Adam: I'm off to Dave Kim's. He just got Super Mario Bros. 3. So, chances are, I'm coming home Sunday night with some wicked Nintendo thumb.
Beverly: Enjoy your Italian game, schmoopaloo.

Quote from Beverly

Adam: Ooh, Mom, could you do me a solid and whip up some of our lemon loaf?
Beverly: Check your backpack.
Adam: No, a fresh one for Coach Mellor. He got hurt pretty bad, and it's sorta my fault 'cause I fell off a rope, which is sorta your fault, 'cause you didn't bail me out.
Beverly: That's on me.

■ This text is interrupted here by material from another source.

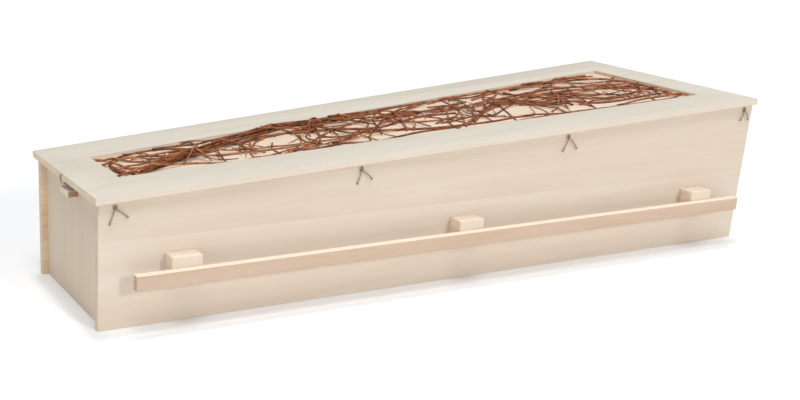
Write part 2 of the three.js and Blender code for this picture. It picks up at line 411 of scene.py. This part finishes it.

I was just trying to improve my life by reading a book on boundaries. Did you know I love you too much?

Quote from Beverly

Beverly: You know, he's right. All my squishy-tushes are gone for the weekend.
Murray: Listen to that. What do you hear? Just your loud breathing.
Beverly: You know, it weirdly sounds both wet and dry.

Quote from Coach Mellor

Coach Mellor: Oh, hi. Welcome to Mellor Manor.
Beverly: I heard you weren't feeling great, so I whipped up a healing lemon loaf.
Coach Mellor: Bring it in. Bring it in. I can't wait to mash that up and drink it through a straw.

Quote from Beverly

Beverly: You are coming home with me.
Coach Mellor: I could never intrude like that.
Beverly: Oh, intrude away. My house is empty and lifeless this weekend. It's no bother.
Coach Mellor: You think you could pack a bag for me? I have limited range of motion. Also, I'm so scared to be alone.
Beverly: I can't tell you how badly I needed to hear that just now.

Quote from Barry

Other Erica: Hey, bad news. Me and Hector saw "Roadhouse," so it's for sure another scrunchie night, 'cause, you know, Swayze.
Erica: Save it for your hair because I have my own guest from out of town.
Barry: That's me. Ooh!
Other Erica: Hey, my super cute outfits!
Barry: Sorry. I need a place for my Drakkar Noir line of shampoos, soaps, shaving creams, and of course cologne.
Other Erica: Oh, no. It smells like the boys' cabin at Camp Ramah before the Shabbat social.

Quote from Erica

Erica: Erica, you cannot scrunchie my disgusting out-of-town guest. That is against the rules. And turn off that sexy mixtape! Geoff made me that tape. Not to mention, eww!

Quote from Coach Mellor

Coach Mellor: Holy cheesy seafood! Your shrimp Parm is the Super Bowl of all meals.

Quote from Beverly

Beverly: Hope you're hungry for some noodle kugel and a smoked fish medley.
Coach Mellor: No dinner for Coach. I got a mutiny below deck.
Beverly: Did you make today? Did you make poo-poos? Any poo-poos? 'Cause that's poison in the body, you know.
Coach Mellor: I suppose Coach could use some prunes.